Indiana's recent repeal of its prevailing wage law—31 states still have them—is no cause for celebration from the public's or the industry's point of view. For taxpayers, such laws may add initially to the cost of public works, although how much is debatable. From the industry's point of view, prevailing wages provide union construction workers with pay packages sufficient for a middle-class life and retirement. With construction badly in need of more skilled craft workers, prevailing wages and a strong union sector provide a valuable standard for what workers can earn. The roughly $70-an-hour state prevailing wage and fringe-benefit cost for a carpenter in union- dominated Cook County, Ill., which includes Chicago, isn't completely out of line with the expenses faced by a middle-class family. Of that compensation, $43.35 is the basic wage. It won't easily cover the cost of two private-college tuitions or unexpected, uncovered medical emergencies or home care for an elderly parent.

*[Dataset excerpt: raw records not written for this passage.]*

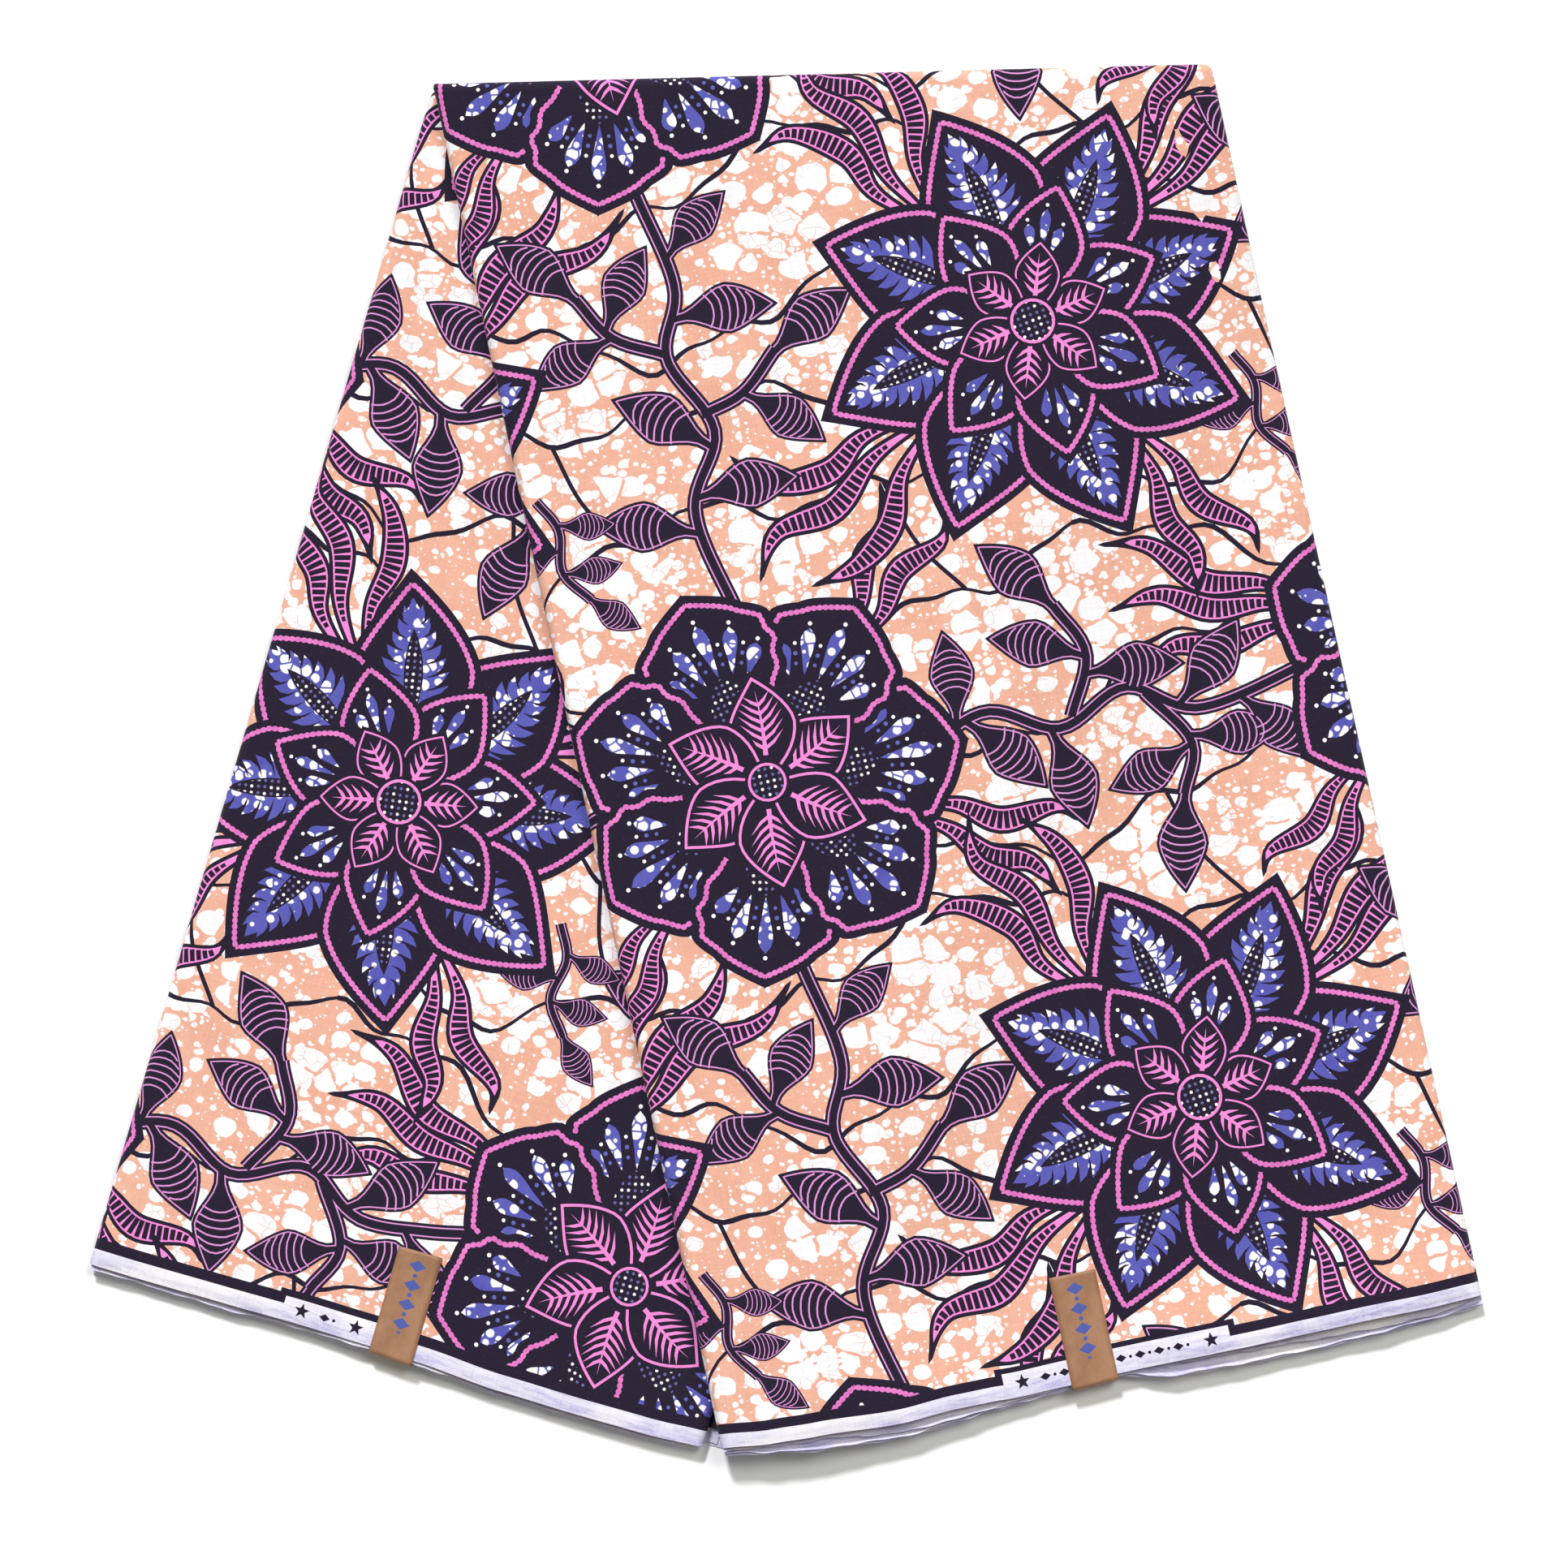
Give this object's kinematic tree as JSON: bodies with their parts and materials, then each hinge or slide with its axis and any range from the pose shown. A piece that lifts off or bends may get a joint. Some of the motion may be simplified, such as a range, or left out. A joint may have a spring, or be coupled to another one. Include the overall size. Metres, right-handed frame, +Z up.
{
  "type": "wax print fabric",
  "caption": "Length of wax print cotton folded and laid flat as a fan of two leaves, with a bare paper band round the cut edges of each leaf.",
  "frame": {"origin": "centre of the bounding box in plan, on the surface that the cloth lies on", "axes": "+Z up out of the surface, -Y towards the cut edges and their paper bands, +X to the right seen from above with the cut edges nearest"},
  "size_m": [0.6182, 0.6182, 0.0193],
  "materials": {
    "left_leaf_core": "matte cotton",
    "left_leaf_face": "printed cotton",
    "left_band": "brown paper",
    "right_leaf_core": "matte cotton",
    "right_leaf_face": "printed cotton",
    "right_band": "brown paper"
  },
  "bodies": {
    "root": {"left_leaf_core": "left_leaf_core", "left_leaf_face": "left_leaf_face", "left_band": "left_band", "right_leaf_core": "right_leaf_core", "right_leaf_face": "right_leaf_face", "right_band": "right_band"}
  },
  "joints": []
}
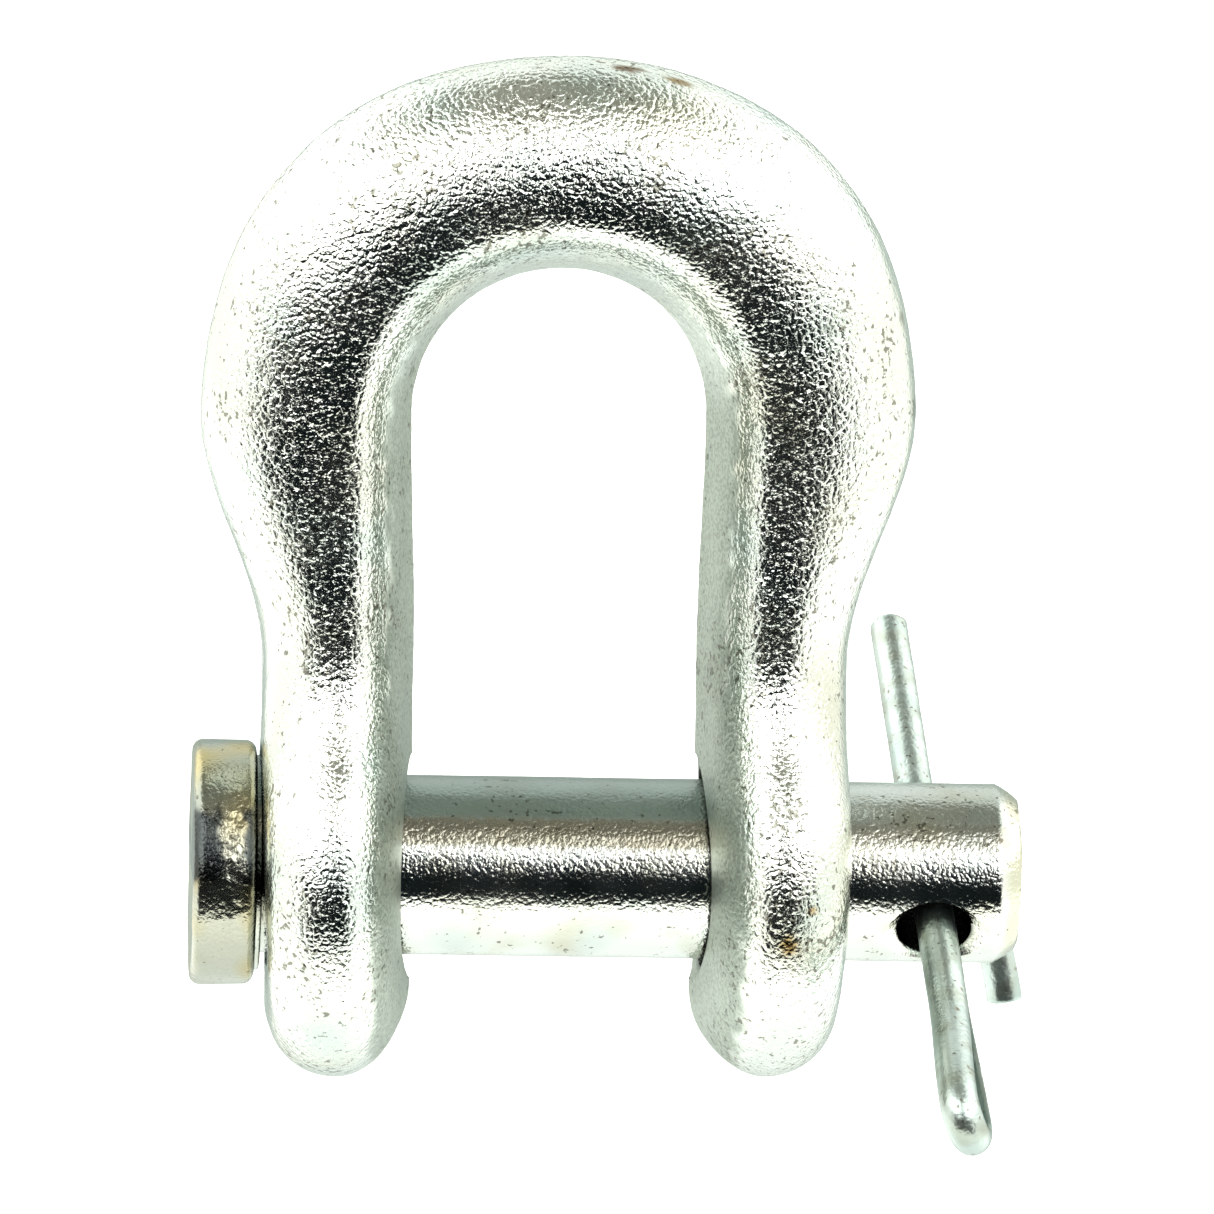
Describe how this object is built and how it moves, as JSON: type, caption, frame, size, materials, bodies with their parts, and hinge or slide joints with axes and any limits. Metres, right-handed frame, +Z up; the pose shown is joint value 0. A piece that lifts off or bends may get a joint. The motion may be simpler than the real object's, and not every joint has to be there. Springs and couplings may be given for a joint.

Unions have been forced since the inflationary early 1970s to adjust to the new realities of business and to cooperate more closely with employers to stay competitive. As for the workers, they are never guaranteed year-round, nine-to-five employment. The image of the union construction worker as a pampered and overcompensated blue-collar aristocrat is undeserved and misleading.
A Wisconsin Example
For perspective, a carpenter who works under state prevailing wages in Adams County, Wis. (population: 21,000), where prevailing wages also have been under fire, takes in about $48.72 an hour total, of which $16 is fringe benefit. That rural Wisconsin rate, it's clear, is significantly higher than the mid-to-high $20-an-hour range for open-shop journey-level salary and fringe benefits. The fringe benefits provided in many prevailing wage determinations and the overly complicated problems of complying assure that open-shop contractors won't do those jobs.
In the private sector, open-shop employers have outstripped their union rivals. Freed from the limits imposed by union pay rates and work rules, nonunion contractors offer jobs and chances for advancement to millions of workers who never joined, were not welcome or rejected life within the union system. But retirement security has been pared in the private sector, and unions provide richer benefits. In Indiana, prevailing wage opponents, helped by political-action-committee funds, seem to have overcome the unions' political muscle and turned squeezed taxpayers who have less against union building-trades workers, who have a bit more.
In the best of all worlds, reforms that require prevailing wages to be based on accurate surveys and reasonable project thresholds are best. But in general, state prevailing wages keep union craftworkers' footing solidly in the middle class.